Vieles spricht dafür, dass die Listen, die den jungen Hackern gegeben wurden, genau den Softwarewünschen entsprachen, die zur Aufholjagd benötigt wurden. So unterhielt Karl Nendel, der "General der Mikroelektronik" der DDR in Moskau ein eigenes Büro zur Koordinierung der Entwicklungsarbeiten. Leider sind die Dokumente des KGB derzeit für Historiker noch nicht einsehbar, was damit zu tun haben könnte, dass der damals für Robotron zuständige KGB-Agent in Deutschland ein gewisser Wladimir Putin war.

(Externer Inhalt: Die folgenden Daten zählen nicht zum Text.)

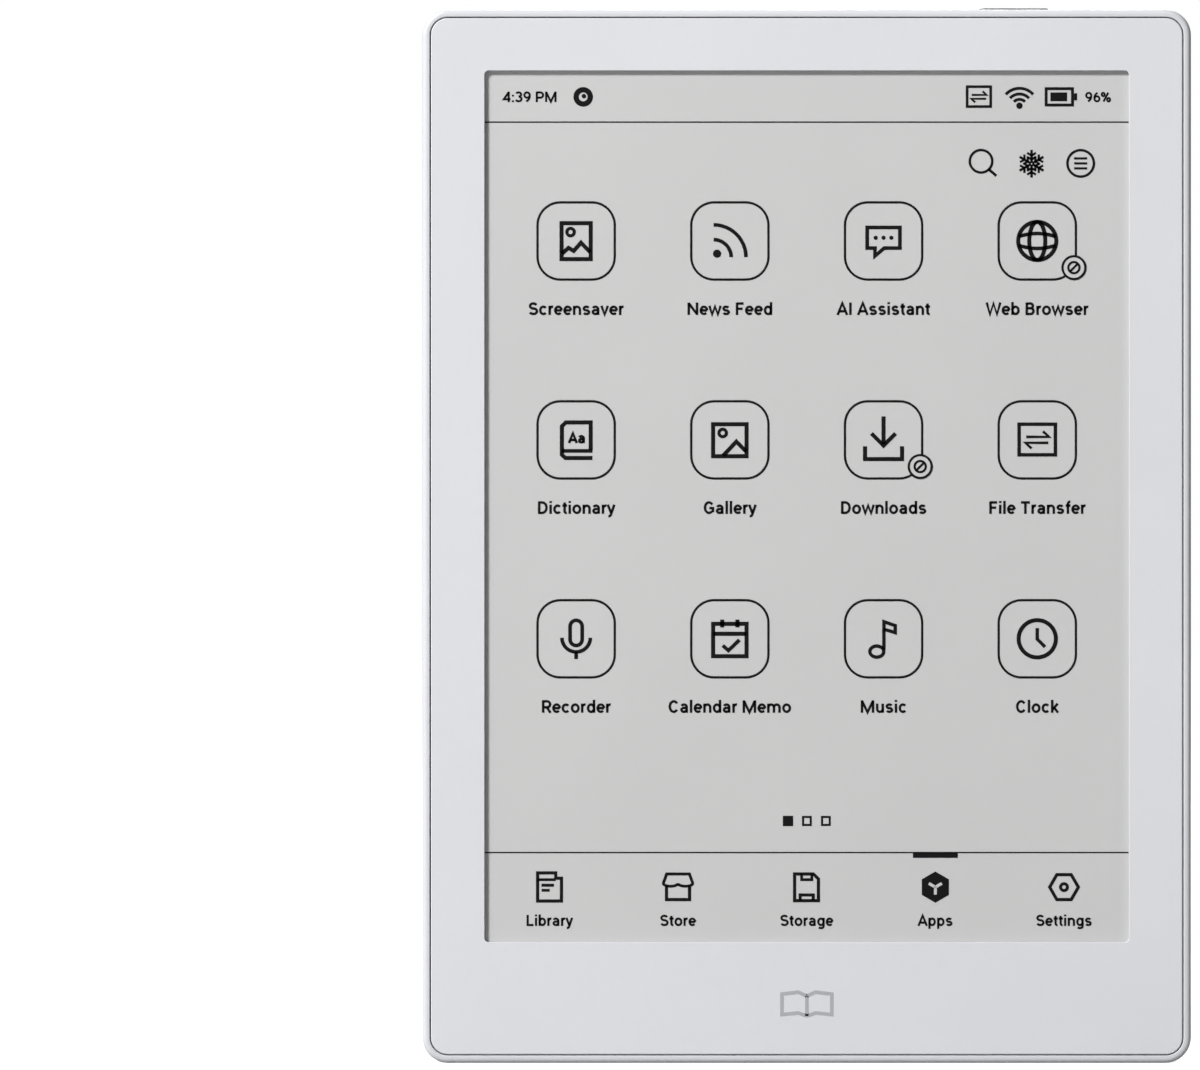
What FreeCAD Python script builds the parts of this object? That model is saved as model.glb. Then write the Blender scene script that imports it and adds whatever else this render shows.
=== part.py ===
import FreeCAD, Part
import math
import os

# A six-inch e-reader standing on its bottom edge.
# X runs to the right seen from the front, Y from the screen to the back, Z up to the top edge.
# The origin is the middle of the bottom edge. All sizes are millimetres.

# screen window and the margins of the front plate around it
window_width = 90.5
window_height = 122.4
side_margin = 8.75
top_margin = 8.6
bottom_margin = 17.0
window_corner = 0.6
window_bevel = 0.05

# housing
side_wall = 1.08
rear_wall = 0.9
corner_radius = 3.6
front_edge_round = 0.72
rear_edge_round = 1.1
rim_bevel = 0.1

# rear face: two shallow panels with a low cross bar between them
panel_depth = 0.12
panel_inset = 1.35
panel_corner = 1.4
panel_slope = 0.2
bar_centre = 23.3
bar_top_slope = 0.75
bar_flat = 0.3
bar_low_slope = 0.3

# layers from the front, in the order they are stacked
lip_thickness = 0.6
gasket_thickness = 0.1
film_thickness = 0.2
touch_thickness = 0.3
guide_thickness = 0.45
paper_thickness = 0.3
glass_thickness = 0.5
tape_thickness = 0.1
frame_thickness = 0.7

# front plate
seam = 0.15
bezel_thickness = 1.1
bezel_bevel = 0.12

# how far each layer reaches past the window
gasket_set_back = 0.25
film_overlap = 1.6
touch_overlap = 2.2
paper_overlap = 1.0
glass_side_overlap = 3.15
glass_top_overlap = 2.9
glass_ledge = 11.5
guide_bottom_overlap = 3.9
layer_clearance = 0.35

# parts behind the mid frame
battery_width = 62.0
battery_height = 76.0
battery_thickness = 2.25
battery_above_board = 6.0
swell_gap = 0.3
board_standoff = 0.25
board_thickness = 0.8
board_height = 40.0
board_bottom = 6.0
board_side_gap = 5.0
tongue_bottom_gap = 0.65
socket_height = 1.55
socket_gap = 0.05

# fasteners
screw_diameter = 1.4
screw_head_diameter = 2.3
screw_head_height = 0.5
screw_hole_clearance = 0.15
thread_clearance = 0.02
boss_diameter = 3.2
boss_wall_gap = 0.65
boss_floor = 0.6
housing_screw_length = 2.5
board_screw_length = 1.7
bracket_screw_length = 1.0
screw_from_end = 12.0
screw_from_middle_end = 52.0
board_screw_edge = 2.85
board_screw_top = 2.8
frame_clearance = 0.3
upstand_wall = 0.8

# power button on the top edge
button_centre = 29.3
button_length = 9.9
button_width = 2.2
button_proud = 0.45
button_travel = 0.35
button_clearance = 0.1
button_flange = 0.8
button_flange_height = 0.5
button_flange_gap = 0.05

# charging port, card slot and microphone on the bottom edge
port_back_gap = 0.07
port_front_gap = 0.1
port_width = 8.94
port_height = 3.16
port_wall = 0.3
port_length = 7.5
port_set_back = 0.35
port_clearance = 0.1
contact_pitch = 0.5
contacts_per_side = 12
card_centre = 27.0
card_width = 11.0
card_thickness = 1.0
card_clearance = 0.15
card_travel = 1.2
microphone_centre = 11.5
microphone_hole = 1.0

# worked-out sizes
body_width = window_width + 2 * side_margin
body_height = window_height + top_margin + bottom_margin
stack = (lip_thickness + gasket_thickness + film_thickness + touch_thickness + guide_thickness
         + paper_thickness + glass_thickness + tape_thickness + frame_thickness)
battery_room = tape_thickness + battery_thickness + swell_gap
socket_room = board_standoff + board_thickness + socket_height + socket_gap
port_room = port_front_gap + port_height + port_back_gap - frame_thickness
parts_room = max(battery_room, socket_room, port_room)
body_thickness = stack + parts_room + rear_wall

front = -body_thickness / 2
back = body_thickness / 2
gasket_front = front + lip_thickness
film_front = gasket_front + gasket_thickness
touch_front = film_front + film_thickness
guide_front = touch_front + touch_thickness
paper_front = guide_front + guide_thickness
glass_front = paper_front + paper_thickness
tape_front = glass_front + glass_thickness
frame_front = tape_front + tape_thickness
frame_back = frame_front + frame_thickness
inner_back = back - rear_wall
bezel_back = front + bezel_thickness
board_front = frame_back + board_standoff
board_back = board_front + board_thickness
port_depth = inner_back - port_back_gap - port_height / 2

half_width = body_width / 2
cavity_half = half_width - side_wall
cavity_low = side_wall
cavity_high = body_height - side_wall
cavity_corner = corner_radius - side_wall
window_half = window_width / 2
window_low = bottom_margin
window_high = body_height - top_margin
board_half = cavity_half - board_side_gap
board_top = board_bottom + board_height
battery_low = board_top + battery_above_board
battery_high = battery_low + battery_height
screw_line = cavity_half - boss_diameter / 2 - boss_wall_gap
glass_low = window_low - glass_ledge
glass_high = window_high + glass_top_overlap
overlap_tool = 1.0


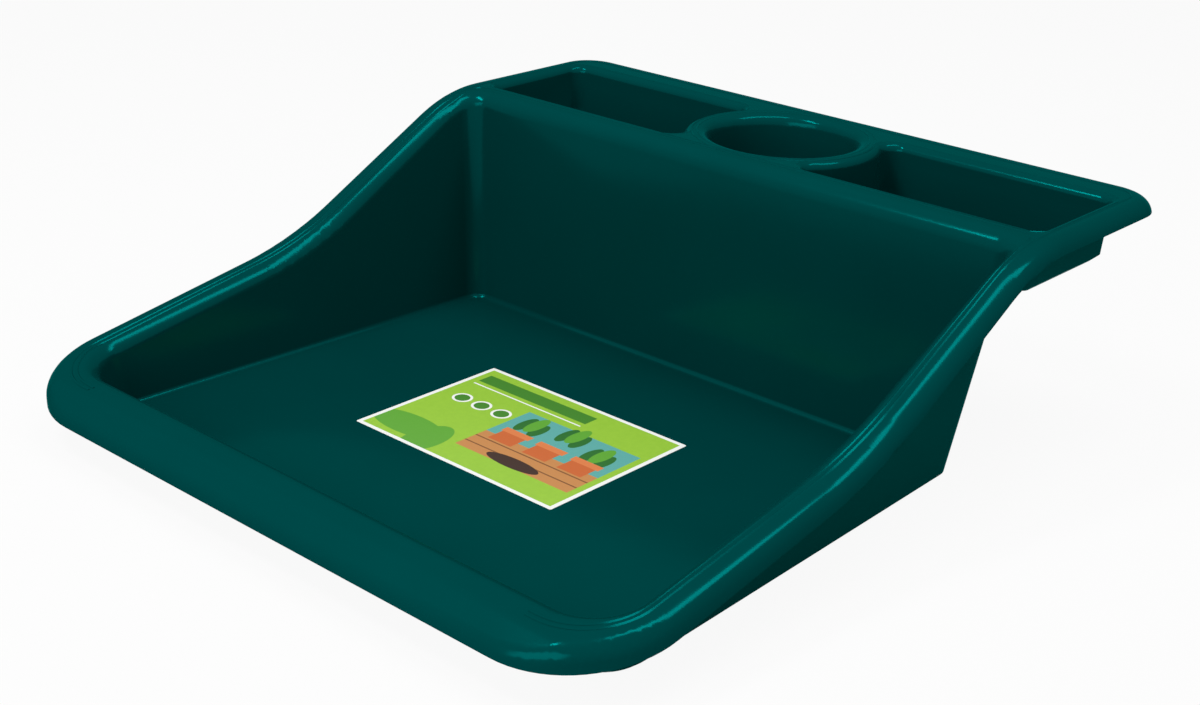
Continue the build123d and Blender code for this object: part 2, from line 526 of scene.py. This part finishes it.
colour = field
for mask, ink in design:
    colour = blend_colours(start, mask, colour, ink)
inner_wide, inner_deep = half_wide - LABEL_BORDER, half_deep - LABEL_BORDER
colour = blend_colours(start, bar(x, y, -inner_wide, inner_wide, -inner_deep, inner_deep), WHITE, colour)
feed(film_shader, "Base Color", colour)
feed(film_shader, "Roughness", LEAST_FILM_ROUGH + grain * FILM_ROUGHNESS_SPREAD)
film_shader.inputs["Specular IOR Level"].default_value = FILM_SPECULAR
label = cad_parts["label"]
label.data.materials.clear()
label.data.materials.append(film)
print("film:", len(film.node_tree.nodes), "nodes")

# %% [markdown]
# ## Studio
# A pale floor, a dim even surround and a few large soft lamps. Lighting the ground until it is white would also
# brighten the tray, so the surround and the floor are white only to the rays that the camera, a reflection or
# glass sends out, and the floor keeps a little of its plain surface for the tray's shadow.

# %% Surround
SURROUND_LIGHT = 0.26


def seen(start):
    """1 on the rays by which the camera sees a thing, also mirrored or through glass, and 0 on other light."""
    kinds = ("Is Camera Ray", "Is Glossy Ray", "Is Transmission Ray")
    straight, mirrored, through = [start.node("ShaderNodeLightPath", output=kind) for kind in kinds]
    return straight + mirrored + through


world = bpy.data.worlds.new("surround")
bpy.context.scene.world = world
world.use_nodes = True
background = world.node_tree.nodes["Background"]
background.inputs["Color"].default_value = (1, 1, 1, 1)
feed(background, "Strength", SURROUND_LIGHT + seen(Shade(world.node_tree)) * (1 - SURROUND_LIGHT))
print("surround light", SURROUND_LIGHT)

# %% Floor
FLOOR_SIZE = 12.0
FLOOR_GREY = (0.6, 0.6, 0.6, 1)
FLOOR_WHITE_SHARE = 0.93

bpy.ops.object.select_all(action="DESELECT")
bpy.ops.mesh.primitive_plane_add(size=FLOOR_SIZE, location=(0, 0, 0))
floor = bpy.context.object
floor.name = "floor"
floor_material, _, start = new_material("pale_floor")
matt = start.node("ShaderNodeBsdfDiffuse", inputs={"Color": FLOOR_GREY})
white = start.node("ShaderNodeEmission", inputs={"Color": (1, 1, 1, 1), "Strength": 1.0})
floor_mix = start.node("ShaderNodeMixShader", inputs={0: seen(start) * FLOOR_WHITE_SHARE, 1: matt, 2: white})
feed(floor_material.node_tree.nodes["Material Output"], "Surface", floor_mix)
floor.data.materials.append(floor_material)
print("floor", FLOOR_SIZE, "m")

# %% Lamps
def soft_lamp(name, stand, aim, width, height, watts):
    """A large rectangular lamp that points at a place and isn't itself seen."""
    lamp = bpy.data.lights.new(name, "AREA")
    lamp.shape = "RECTANGLE"
    lamp.size = width
    lamp.size_y = height
    lamp.energy = watts
    holder = bpy.data.objects.new(name, lamp)
    holder.location = stand
    holder.rotation_euler = (Vector(aim) - Vector(stand)).to_track_quat("-Z", "Y").to_euler()
    holder.visible_camera = False
    bpy.context.scene.collection.objects.link(holder)


soft_lamp("overhead_strip", (0.45, 0.45, 1.75), (0.1, 0.1, 0.1), 0.36, 1.3, 17)
soft_lamp("front_left", (-0.45, -0.75, 1.70), (0, 0, 0.05), 0.28, 0.60, 15)
soft_lamp("front_fill", (0.2, -2.3, 1.0), (0, 0, 0.1), 2.0, 1.0, 25)

# %% Finish
bpy.context.scene.view_settings.view_transform = "Standard"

Es gibt jedoch Indizien: Als Ende 1987 eine K1840 mitsamt Betriebssystem-Software und Compilern nach Brasilien verkauft wurde, wütete Karl Nendel darüber, dass der Quellcode der ausgelieferten Software in der Eile nicht ausreichend genug "neutralisiert" worden war, also ihr Ursprung nicht hinreichend verschleiert: Etliche Code-Passagen enthielten Hinweise auf DEC. "Revolver-Karl" Nendel (so sein Spitzname in der DDR) forderte eine "tiefgründige sicherheitspolitische Auswertung dieses leichtsinnigen Verrats". Dazu kam es nicht mehr, denn die DDR brach zusammen.

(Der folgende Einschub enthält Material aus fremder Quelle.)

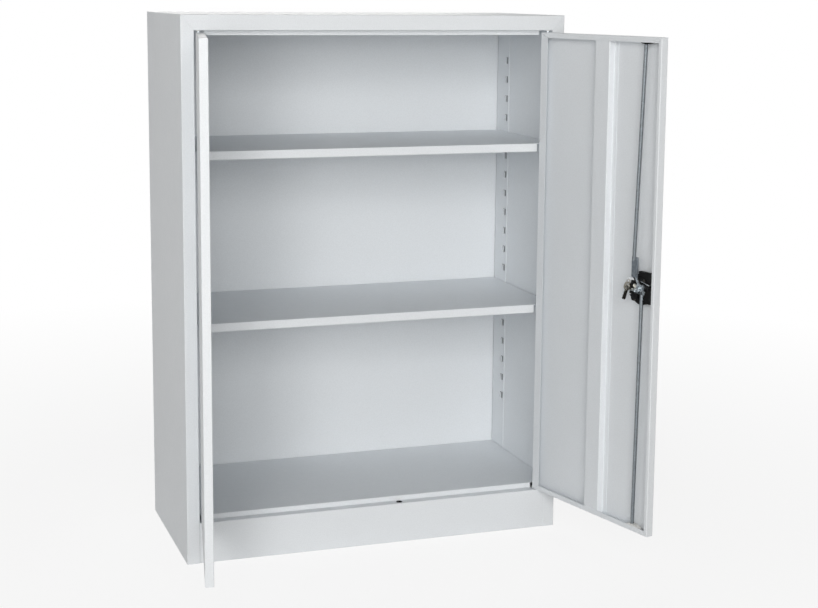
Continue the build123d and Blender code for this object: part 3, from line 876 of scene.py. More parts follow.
@dataclass
class DoorPiece:
    """Part of the right door's lock, in millimetres from the spindle with the door shut.

    X runs to the hinges, Y from the outer face of the door inwards and Z up.
    """

    palette: Palette
    spindle_x: float = 54.2
    spindle_z: float = 653.7
    outer_face: float = -207.5
    door_joint: str = "right_door_hinge"

    def at(self, x: float, y: float, z: float) -> Point:
        """Place in the cabinet's frame."""
        return (self.spindle_x + x, self.outer_face + y, self.spindle_z + z)

    def swing(self) -> Matrix:
        """Turn from the shut door to the door at rest.

        Returns:
            The turn about the door's pivot axis.
        """
        for joint in frame["record"]["behaviour"]["joints"]:
            if joint["name"] == self.door_joint:
                pivot = Matrix.Translation(Vector(joint["pos_m"]))
                turn = Matrix.Rotation(math.radians(-joint["range_deg"][0]), 4, "Z")
                return pivot @ turn @ pivot.inverted()
        raise KeyError(self.door_joint)

    def plate(self, shape: Plate) -> bpy.types.Object:
        """Make a block, cut its corners and slant its edges.

        Args:
            shape: Its sizes.

        Returns:
            The block.
        """
        low, high = zip(shape.x, shape.y, shape.z)
        made = Bench.block(shape.name, self.at(*low), self.at(*high))
        if shape.corner > 0:
            for x, side in zip(shape.x, (-1, 1)):
                for z, end in zip(shape.z, (-1, 1)):
                    Bench.bisect(made, self.at(x - side * shape.corner, 0, z), (side, 0, end))
        for (x, z), (across, up) in shape.slants:
            Bench.bisect(made, self.at(x, 0, z), (across, 0, up))
        return made

    def bar(self, shape: Bar) -> bpy.types.Object:
        """Make a round bar that runs inwards."""
        start, end = (self.at(shape.x, y, shape.z) for y in shape.y)
        return Bench.round(shape.name, start, end, shape.radius, shape.sides)

    def finish(self, piece: bpy.types.Object, body: str, slot: Slot, *nodes: str, shade: Shade | None = None,
               shaded: Span = (-math.inf, math.inf)) -> None:
        """Swing a piece to its place, dress it and hang it on its body.

        Args:
            piece: Finished piece, modelled with the door shut.
            body: Body that it moves with.
            slot: Finish that it takes.
            nodes: Solids that it stands for.
            shade: Darker copy of a finish, painted shade that it wears in place of the slot's own finish.
            shaded: Lowest and highest place that wears the variant.
        """
        Bench.turn(piece, self.swing())
        low, high = (self.at(0, 0, z)[2] / 1000 for z in shaded)
        self.palette.hang(piece, body, slot, *nodes, shade=shade, shaded=lambda face: low < face.center.z < high)


@dataclass
class LockCase(DoorPiece):
    """Moulded case: a base plate in two sheets, three sunk lobes, and a bridge on a post."""

    upper_sheet: Plate = Plate(
        "upper_sheet", (-43.8, 26.0), (11.0, 13.0), (-27.5, 31.0), 3.0, (((26.0, 27.5), (0.85, -0.53)),))
    lower_sheet: Plate = Plate("lock_case_moulding", (-43.8, 26.0), (11.0, 13.0), (-27.5, 1.0), 3.0)
    edge_notch: Plate = Plate("edge_notch", (-45.0, -38.5), (10.0, 14.0), (8.7, 14.2))
    upper_lobe: Plate = Plate(
        "upper_lobe", (-43.8, -0.5), (11.0, 18.7), (13.5, 42.0), 2.0,
        (((-8.2, 22.0), (0.194, -0.981)), ((-0.5, 38.0), (0.707, -0.707))))
    side_lobe: Plate = Plate(
        "side_lobe", (-43.8, -21.5), (11.0, 20.0), (-27.5, 8.5), 2.5, (((-30.0, 2.0), (0.7, 0.7)),))
    lower_lobe: Plate = Plate("lower_lobe", (-5.9, 26.4), (11.0, 15.8), (-28.0, -11.0), 4.0)
    lobe_notch: Plate = Plate("lobe_notch", (20.6, 31.0), (13.0, 21.0), (-18.0, -15.8))
    cam_room: Bar = Bar("cam_room", 24.0, (10.0, 21.0), 96)
    strap_room: Bar = Bar("strap_room", 22.0, (13.0, 21.0), 96)
    bridge: Plate = Plate(
        "bridge", (-4.5, 21.6), (23.0, 24.8), (-21.0, -4.5), 2.0,
        (((8.0, -6.2), (-0.17, 0.985)), ((18.0, -16.0), (0.7, -0.7))))
    post: Plate = Plate("post", (20.0, 21.6), (12.0, 24.0), (-15.0, -7.0))
    side_notch: Plate = Plate("side_notch", (16.0, 31.0), (10.0, 26.0), (-13.2, -10.6))
    spindle_bore: Bar = Bar("spindle_bore", 8.5, (10.0, 14.0), 64)
    lobe_panel: Sunk = Sunk(1.6, 0.6)
    edge: Edge = Edge(0.45)

    def build(self) -> None:
        """Make the case."""
        upper_sheet = self.plate(self.upper_sheet)
        made = self.plate(self.lower_sheet)
        Bench.weld(made, upper_sheet)
        Bench.carve(made, self.plate(self.edge_notch))
        upper, side, lower = (self.plate(lobe) for lobe in (self.upper_lobe, self.side_lobe, self.lower_lobe))
        for lobe, room in ((upper, self.cam_room), (side, self.cam_room), (lower, self.strap_room)):
            Bench.carve(lobe, self.bar(room))
        Bench.carve(lower, self.plate(self.lobe_notch))
        for lobe in (upper, side, lower):
            Bench.sink(lobe, INWARDS, self.lobe_panel)
        bridge, post = self.plate(self.bridge), self.plate(self.post)
        for part in (made, lower, post, bridge):
            Bench.carve(part, self.plate(self.side_notch))
        Bench.weld(made, upper, side, lower, post, bridge)
        Bench.carve(made, self.bar(self.spindle_bore))
        Bench.soften(made, self.edge)
        self.finish(made, "right_door", Slot.BLACK, "lock_case")


@dataclass
class CamSpring(DoorPiece):
    """Return spring: a straight leg from the upper lobe and a hooked end by the cam."""

    wire: float = 0.8
    leg: tuple[Point, Point] = ((-35.0, 18.2, 13.9), (-9.0, 18.2, 19.6))
    tail: tuple[Point, Point] = ((-34.8, 18.4, 13.9), (-34.8, 12.6, 13.9))
    sides: int = 20
    edge: Edge = Edge(0.15, 1, 50.0)

    def build(self) -> None:
        """Make the spring."""
        made, tail = (
            Bench.round(name, self.at(*start), self.at(*end), self.wire, self.sides)
            for name, (start, end) in (("cam_spring", self.leg), ("tail", self.tail)))
        Bench.weld(made, tail)
        Bench.soften(made, self.edge)
        self.finish(made, "right_door", Slot.ZINC)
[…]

Auf die Frage, warum man nicht versuchte, DDR-Repräsentanzen zu kontaktieren, hat Hans-Heinrich Hübner im Jahre 2018 keine schlüssige Antwort parat: "Irgendwie war die DDR noch viel weiter weg für uns als die Russen". Klar, man tigerte über den Alexanderplatz und kiffte unter den Köpfen von Marx und Engels, bevor es in die Leipziger Straße ging, aber sonst? "Als die Mauer fiel, bin ich sofort hinüber und habe die Hacker getroffen, die in diesem "Haus der Talente" herumhingen, also Frank Rieger und all die anderen, die ihren Weg in den CCC fanden, aber damals dachte ich nicht im Traum daran, weder an DDR-Leute noch an Hacker dort drüben", erzählt Hübner.